Retiré sans son château de Chantilly, le connétable Anne de Montmorency cherche à racheter l’ensemble de la forêt de Chantilly pour agrandir justement son domaine de chasse à courre. Puisque les quatre enfants de Bertrand et Valentine Lorfèvre sont toutes des filles mariées à des seigneurs habitant loin de Pontarmé, il est facile pour le connétable de négocier séparément avec eux pour racheter leurs parts, après la mort de leurs parents. Ces ventes s’effectuent entre mai 1543 et novembre 1545. Un état des lieux de 1632 décrit sommairement le château :
« un corps de logis bas, auquel il y a cuisine, salle, chambre hautes, grenier, caves, grange contenant quatre travées, ci-devant fondues et démolies par vieillesse et outrage de vent et à présent refaite de neuf, quatre écuries tant à chevaux qu’à vaches, donjon sur la porte et pont-levis, auquel il y a chambre haute, grenier et coulombier à pigeon, le tout tenant ensemble et couvert de tuiles ».
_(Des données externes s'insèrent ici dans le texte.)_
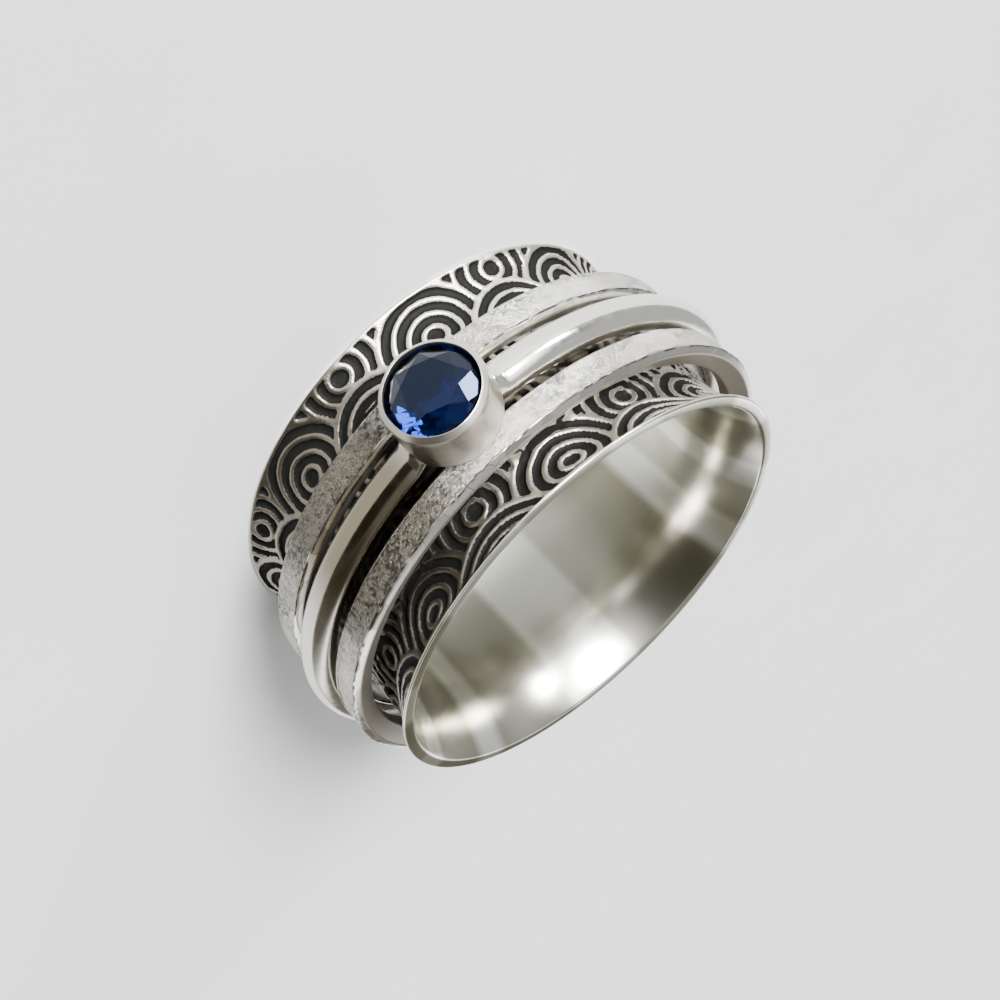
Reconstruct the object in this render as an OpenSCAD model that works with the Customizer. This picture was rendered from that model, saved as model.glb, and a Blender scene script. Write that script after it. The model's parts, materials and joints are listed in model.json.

Après la décapitation du duc Henri II de Montmorency le sur ordre du roi, ce dernier se réserve l’usufruit du domaine de Chantilly, mais laisse la nue-propriété à la sœur du duc, Charlotte-Marguerite, épouse de Henri II de Bourbon-Condé. La seigneurie de Pontarmé reste incorporée dans le domaine de Chantilly jusqu’à la Révolution française. Sous les ducs de Montmorency et les princes de Condé, le logis du château sert uniquement de relais de chasse, et les communs du château avec leurs écuries sont exploités en tant que ferme. À un moment inconnu, sans doute après la révolution, le logis perd définitivement son caractère résidentiel et est lui aussi transformé en bâtiment d’exploitation. Cette situation dure jusqu’en 1910, quand le château change de propriétaires. Sous ses nouveaux propriétaires, le château est successivement restauré et retrouve sa vocation résidentielle.
Architecture
Le château comporte plusieurs bâtiments ordonnés autour d’une cour rectangulaire. Seulement deux présentent un intérêt archéologique et historique : la porte fortifiée à l’ouest et le logis sur toute la longueur du côté est, avec une partie comportant un étage. Une aile fermant la cour au nord est encore visible sur le plan de 1764, mais a disparu depuis. Les autres éléments sont dénués de caractère. L’aile basse faisant suite à la porte fortifiée au nord et le bâtiment en retour d’équerre ne datent que du XXe siècle, quand la ferme a été retransformée en château. L’autre aile basse faisant suite à la porte fortifiée au sud et le bâtiment fermant la cour côté sud ont perdu leur identité suite aux remaniements successifs.
Le logis a recouvert ses fenêtres à meneaux caractéristiques de l’époque Renaissance. Sa partie nord doté d’un étage est précédée, côté cour, par une tourelle d’escalier en forme de fer à cheval. C’est le seul élément du château bâti entièrement en pierre de taille, mais uniquement les premières assises sont encore anciennes. Deux des trois grandes lucarnes à fronton triangulaire (dont une côté douves) ont également été entièrement reconstituées. La partie sud du logis est dépourvue d’étage, et côté cour, la façade est dissimulée derrière une galerie récente cadrant peu avec le style du château. Le toit est garni par deux lucarnes en bâtière, et cinq autres s’ouvrent côté douves. La discontinuité de l’appareil avec changement de forme des moellons fait bien ressortir les portions reconstruites et montre à quel point le logis primitif avait été mutilé du temps que le château servait de ferme. À l’intérieur, le rez-de-chaussée et l’étage comportent chacun deux salles chauffées par des cheminées, séparées par un cabinet. Malgré un caractère authentique au premier regard, le logis est avant tout une reconstitution inspirée de l’architecture du XVIe siècle, ce qui explique qu’il n’a pas été retenu pour l’inscription aux monuments historiques.
La porte fortifiée est précédée d’un pont de pierre, ayant remplacé le pont-levis. La porte cochère en anse de panier est surmontée par des mâchicoulis remontant aux origines du château, et flanquée par deux grosses piles s’arrêtant au-dessus des mâchicoulis. Côté cour, le porche s’ouvre sous un arc en tiers-point. L’étage comporte une chambre éclairée depuis l’ouest et l’est par deux grandes fenêtres à meneaux, dont la première au moins remonte à la Renaissance. Côté sud et côté nord, l’on voit deux petites fenêtres rectangulaires séparées par un meneau et s’inscrivant sous des arcs de décharge plein cintre. Un colombier avait été aménagé sous les combles. À l’angle nord-ouest, le mur est percé de deux barbacanes, et un annexe couvert d’un toit en appentis est accolé à l’édifice. Ses petites fenêtres, tantôt rectangulaires, tantôt en arc brisé, sont encadrées par des moulures.
Plusieurs salles du château sont proposées en location pour des réceptions, fêtes et séminaires.